*Data:*
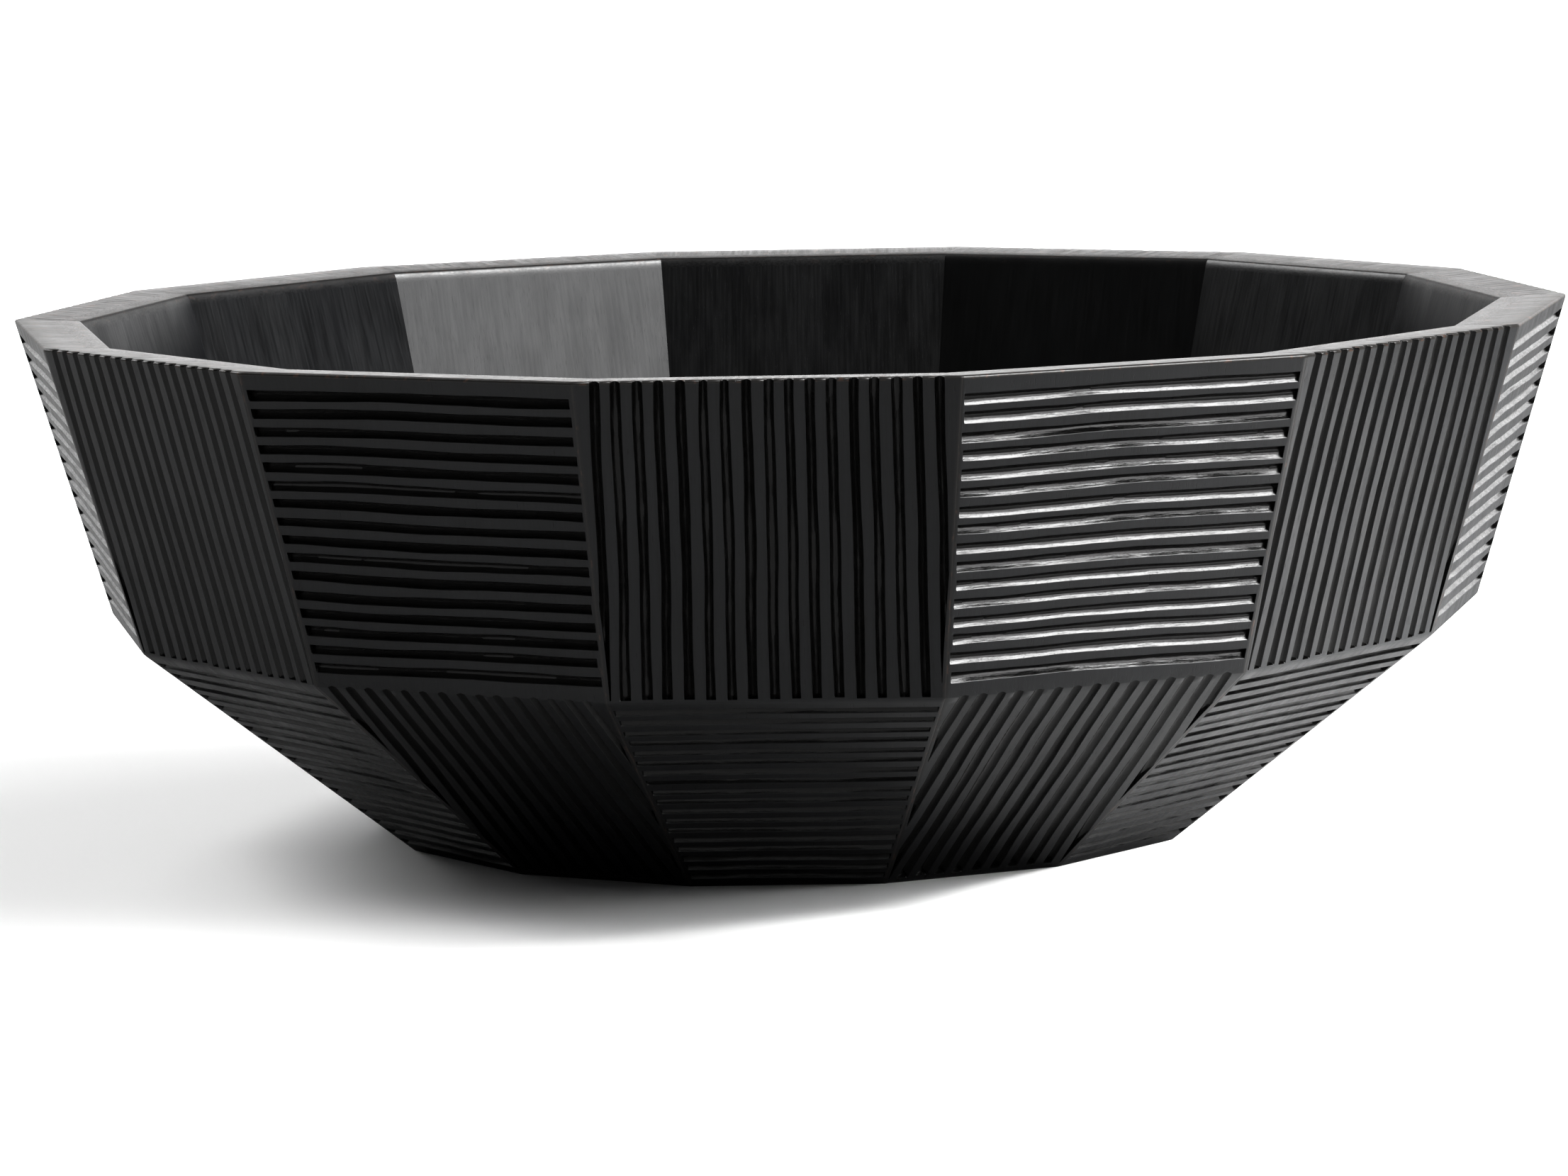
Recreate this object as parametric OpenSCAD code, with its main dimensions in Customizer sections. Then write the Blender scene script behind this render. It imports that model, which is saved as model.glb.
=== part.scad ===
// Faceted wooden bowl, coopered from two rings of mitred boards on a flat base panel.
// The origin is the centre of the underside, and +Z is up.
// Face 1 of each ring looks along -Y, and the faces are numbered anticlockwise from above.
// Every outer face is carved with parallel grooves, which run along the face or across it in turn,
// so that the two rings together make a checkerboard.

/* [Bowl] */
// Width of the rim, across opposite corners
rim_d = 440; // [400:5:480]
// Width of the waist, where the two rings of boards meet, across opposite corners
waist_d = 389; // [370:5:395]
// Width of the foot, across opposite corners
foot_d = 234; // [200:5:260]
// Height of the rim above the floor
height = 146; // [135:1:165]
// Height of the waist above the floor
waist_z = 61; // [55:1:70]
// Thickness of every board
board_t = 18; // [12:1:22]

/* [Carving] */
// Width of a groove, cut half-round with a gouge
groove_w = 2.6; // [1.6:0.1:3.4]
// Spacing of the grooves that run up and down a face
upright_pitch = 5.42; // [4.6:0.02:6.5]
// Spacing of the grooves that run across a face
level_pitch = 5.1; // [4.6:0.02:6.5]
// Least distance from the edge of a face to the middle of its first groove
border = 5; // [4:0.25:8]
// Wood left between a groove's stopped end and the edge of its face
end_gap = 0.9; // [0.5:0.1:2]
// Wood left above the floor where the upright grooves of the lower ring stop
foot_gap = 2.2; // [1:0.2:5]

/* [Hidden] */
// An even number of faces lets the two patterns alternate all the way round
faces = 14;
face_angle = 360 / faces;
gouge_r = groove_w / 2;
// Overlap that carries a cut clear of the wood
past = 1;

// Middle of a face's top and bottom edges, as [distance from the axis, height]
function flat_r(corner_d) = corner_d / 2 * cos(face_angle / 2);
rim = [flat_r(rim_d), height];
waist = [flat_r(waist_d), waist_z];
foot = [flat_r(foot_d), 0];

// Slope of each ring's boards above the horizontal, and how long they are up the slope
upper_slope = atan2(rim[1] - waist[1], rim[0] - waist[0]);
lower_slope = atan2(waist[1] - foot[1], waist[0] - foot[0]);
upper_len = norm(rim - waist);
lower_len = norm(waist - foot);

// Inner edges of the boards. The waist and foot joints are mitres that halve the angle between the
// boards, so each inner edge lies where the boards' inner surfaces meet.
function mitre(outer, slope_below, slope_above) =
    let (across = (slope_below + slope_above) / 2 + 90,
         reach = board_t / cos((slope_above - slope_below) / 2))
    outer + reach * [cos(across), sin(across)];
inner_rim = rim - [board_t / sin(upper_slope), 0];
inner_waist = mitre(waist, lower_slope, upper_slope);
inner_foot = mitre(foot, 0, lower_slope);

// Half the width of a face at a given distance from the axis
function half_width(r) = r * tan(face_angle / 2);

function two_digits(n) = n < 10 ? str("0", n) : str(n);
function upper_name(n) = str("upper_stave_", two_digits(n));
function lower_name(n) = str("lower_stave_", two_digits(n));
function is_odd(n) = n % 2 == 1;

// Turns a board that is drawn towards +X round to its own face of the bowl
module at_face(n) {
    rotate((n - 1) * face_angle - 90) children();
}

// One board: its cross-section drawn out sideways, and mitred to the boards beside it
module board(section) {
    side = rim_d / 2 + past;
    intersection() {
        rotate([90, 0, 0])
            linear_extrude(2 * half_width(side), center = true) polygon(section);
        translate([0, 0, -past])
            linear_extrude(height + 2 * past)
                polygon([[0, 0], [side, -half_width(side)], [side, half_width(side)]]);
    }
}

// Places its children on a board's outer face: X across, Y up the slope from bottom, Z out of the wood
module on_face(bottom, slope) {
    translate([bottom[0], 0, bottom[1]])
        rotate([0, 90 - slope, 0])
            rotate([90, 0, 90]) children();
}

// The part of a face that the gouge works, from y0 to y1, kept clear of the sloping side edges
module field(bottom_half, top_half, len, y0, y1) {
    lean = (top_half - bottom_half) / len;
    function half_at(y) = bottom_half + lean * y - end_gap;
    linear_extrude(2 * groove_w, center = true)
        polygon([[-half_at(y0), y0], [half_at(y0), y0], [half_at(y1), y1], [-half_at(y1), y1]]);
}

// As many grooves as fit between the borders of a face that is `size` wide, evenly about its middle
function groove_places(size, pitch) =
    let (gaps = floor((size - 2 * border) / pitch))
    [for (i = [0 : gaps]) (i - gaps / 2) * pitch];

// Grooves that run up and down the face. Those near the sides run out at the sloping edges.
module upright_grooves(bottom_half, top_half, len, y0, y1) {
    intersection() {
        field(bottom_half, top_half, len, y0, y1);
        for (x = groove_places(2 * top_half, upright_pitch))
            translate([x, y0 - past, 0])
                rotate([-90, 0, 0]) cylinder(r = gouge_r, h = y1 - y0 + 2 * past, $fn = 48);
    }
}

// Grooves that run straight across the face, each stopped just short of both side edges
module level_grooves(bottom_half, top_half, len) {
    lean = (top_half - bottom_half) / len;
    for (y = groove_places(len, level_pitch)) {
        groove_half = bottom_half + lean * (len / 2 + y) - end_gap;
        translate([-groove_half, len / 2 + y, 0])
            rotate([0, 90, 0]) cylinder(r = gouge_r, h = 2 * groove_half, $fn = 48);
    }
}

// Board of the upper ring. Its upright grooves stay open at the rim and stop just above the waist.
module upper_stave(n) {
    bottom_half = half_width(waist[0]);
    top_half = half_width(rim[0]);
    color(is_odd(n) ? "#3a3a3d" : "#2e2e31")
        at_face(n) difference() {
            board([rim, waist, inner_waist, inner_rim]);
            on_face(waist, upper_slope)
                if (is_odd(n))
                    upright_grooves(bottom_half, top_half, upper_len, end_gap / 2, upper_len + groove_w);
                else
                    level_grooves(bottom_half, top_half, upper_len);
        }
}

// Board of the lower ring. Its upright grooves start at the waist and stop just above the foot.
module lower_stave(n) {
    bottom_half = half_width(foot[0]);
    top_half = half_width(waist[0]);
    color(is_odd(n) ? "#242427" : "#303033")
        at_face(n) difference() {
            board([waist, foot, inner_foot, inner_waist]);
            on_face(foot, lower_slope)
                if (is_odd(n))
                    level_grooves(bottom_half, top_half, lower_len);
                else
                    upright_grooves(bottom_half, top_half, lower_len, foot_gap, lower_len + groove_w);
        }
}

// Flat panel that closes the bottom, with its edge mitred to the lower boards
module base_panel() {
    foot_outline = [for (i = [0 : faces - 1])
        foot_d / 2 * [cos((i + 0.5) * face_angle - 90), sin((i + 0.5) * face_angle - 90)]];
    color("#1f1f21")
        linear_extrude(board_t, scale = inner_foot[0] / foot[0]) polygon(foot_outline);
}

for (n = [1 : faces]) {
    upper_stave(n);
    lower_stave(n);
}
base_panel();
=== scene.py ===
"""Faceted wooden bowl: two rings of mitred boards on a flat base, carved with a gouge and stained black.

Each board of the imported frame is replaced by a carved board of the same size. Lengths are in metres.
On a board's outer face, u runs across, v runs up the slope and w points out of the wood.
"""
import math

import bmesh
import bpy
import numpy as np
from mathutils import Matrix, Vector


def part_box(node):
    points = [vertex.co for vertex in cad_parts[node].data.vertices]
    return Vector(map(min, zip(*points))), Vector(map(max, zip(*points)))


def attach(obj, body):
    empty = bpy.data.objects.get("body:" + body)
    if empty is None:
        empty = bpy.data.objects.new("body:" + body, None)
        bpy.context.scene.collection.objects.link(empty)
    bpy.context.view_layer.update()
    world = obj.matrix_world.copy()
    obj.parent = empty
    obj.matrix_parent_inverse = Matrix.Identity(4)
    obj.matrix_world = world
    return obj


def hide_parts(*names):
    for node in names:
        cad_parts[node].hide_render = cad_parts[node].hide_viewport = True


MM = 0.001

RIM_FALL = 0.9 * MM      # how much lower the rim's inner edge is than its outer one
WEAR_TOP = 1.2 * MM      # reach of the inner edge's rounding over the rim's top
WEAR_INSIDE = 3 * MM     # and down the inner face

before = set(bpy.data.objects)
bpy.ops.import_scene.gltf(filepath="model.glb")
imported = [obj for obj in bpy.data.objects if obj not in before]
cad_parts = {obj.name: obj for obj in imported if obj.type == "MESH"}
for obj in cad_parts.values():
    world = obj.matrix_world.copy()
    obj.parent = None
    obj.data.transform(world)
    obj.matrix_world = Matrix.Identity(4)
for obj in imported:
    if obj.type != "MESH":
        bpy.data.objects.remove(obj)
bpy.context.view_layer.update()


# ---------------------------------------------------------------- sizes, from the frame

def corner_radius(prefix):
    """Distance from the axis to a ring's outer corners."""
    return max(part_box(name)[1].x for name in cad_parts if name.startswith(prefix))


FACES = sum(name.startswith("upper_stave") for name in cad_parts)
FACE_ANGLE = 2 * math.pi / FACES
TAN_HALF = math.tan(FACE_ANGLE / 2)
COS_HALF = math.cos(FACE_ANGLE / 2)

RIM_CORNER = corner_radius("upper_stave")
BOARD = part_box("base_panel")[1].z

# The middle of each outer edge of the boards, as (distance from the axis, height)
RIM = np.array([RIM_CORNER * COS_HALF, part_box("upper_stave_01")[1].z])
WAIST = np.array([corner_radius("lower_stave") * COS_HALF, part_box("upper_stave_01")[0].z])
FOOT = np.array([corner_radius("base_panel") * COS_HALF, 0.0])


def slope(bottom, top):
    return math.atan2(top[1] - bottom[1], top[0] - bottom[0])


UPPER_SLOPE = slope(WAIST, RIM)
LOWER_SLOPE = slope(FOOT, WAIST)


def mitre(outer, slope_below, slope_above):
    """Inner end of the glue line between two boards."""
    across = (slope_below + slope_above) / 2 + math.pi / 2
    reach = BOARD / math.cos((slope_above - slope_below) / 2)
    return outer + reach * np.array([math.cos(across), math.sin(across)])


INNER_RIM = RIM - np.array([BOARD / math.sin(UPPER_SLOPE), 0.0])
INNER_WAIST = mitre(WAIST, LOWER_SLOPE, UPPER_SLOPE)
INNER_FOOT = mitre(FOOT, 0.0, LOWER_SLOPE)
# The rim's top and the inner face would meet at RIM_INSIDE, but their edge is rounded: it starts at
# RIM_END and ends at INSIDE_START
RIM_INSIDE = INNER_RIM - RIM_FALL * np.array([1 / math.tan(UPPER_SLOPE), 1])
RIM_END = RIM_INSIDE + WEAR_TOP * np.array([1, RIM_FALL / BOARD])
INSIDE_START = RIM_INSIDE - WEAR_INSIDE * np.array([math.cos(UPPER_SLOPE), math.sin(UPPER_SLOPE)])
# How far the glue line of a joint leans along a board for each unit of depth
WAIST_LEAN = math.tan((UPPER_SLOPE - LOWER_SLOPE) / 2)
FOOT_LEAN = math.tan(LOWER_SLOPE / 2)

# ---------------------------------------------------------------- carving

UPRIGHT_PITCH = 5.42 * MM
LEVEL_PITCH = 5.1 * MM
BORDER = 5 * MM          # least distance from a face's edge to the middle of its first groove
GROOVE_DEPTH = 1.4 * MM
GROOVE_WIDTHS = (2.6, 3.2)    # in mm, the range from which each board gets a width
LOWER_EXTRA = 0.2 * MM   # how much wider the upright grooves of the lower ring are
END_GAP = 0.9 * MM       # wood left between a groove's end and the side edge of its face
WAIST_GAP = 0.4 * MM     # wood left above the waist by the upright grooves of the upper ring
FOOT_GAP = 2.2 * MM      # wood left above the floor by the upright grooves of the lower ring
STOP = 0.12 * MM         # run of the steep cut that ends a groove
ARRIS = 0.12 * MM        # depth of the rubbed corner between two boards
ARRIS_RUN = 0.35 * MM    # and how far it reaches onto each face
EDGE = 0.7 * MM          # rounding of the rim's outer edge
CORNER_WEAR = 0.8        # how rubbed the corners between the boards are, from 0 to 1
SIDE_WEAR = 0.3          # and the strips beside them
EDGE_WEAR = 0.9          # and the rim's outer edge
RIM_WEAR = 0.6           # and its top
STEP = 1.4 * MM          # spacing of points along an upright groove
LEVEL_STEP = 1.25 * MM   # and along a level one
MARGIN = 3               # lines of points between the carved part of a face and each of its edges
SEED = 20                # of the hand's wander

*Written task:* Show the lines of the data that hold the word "names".

*Exercise output:*
def hide_parts(*names):
    for node in names:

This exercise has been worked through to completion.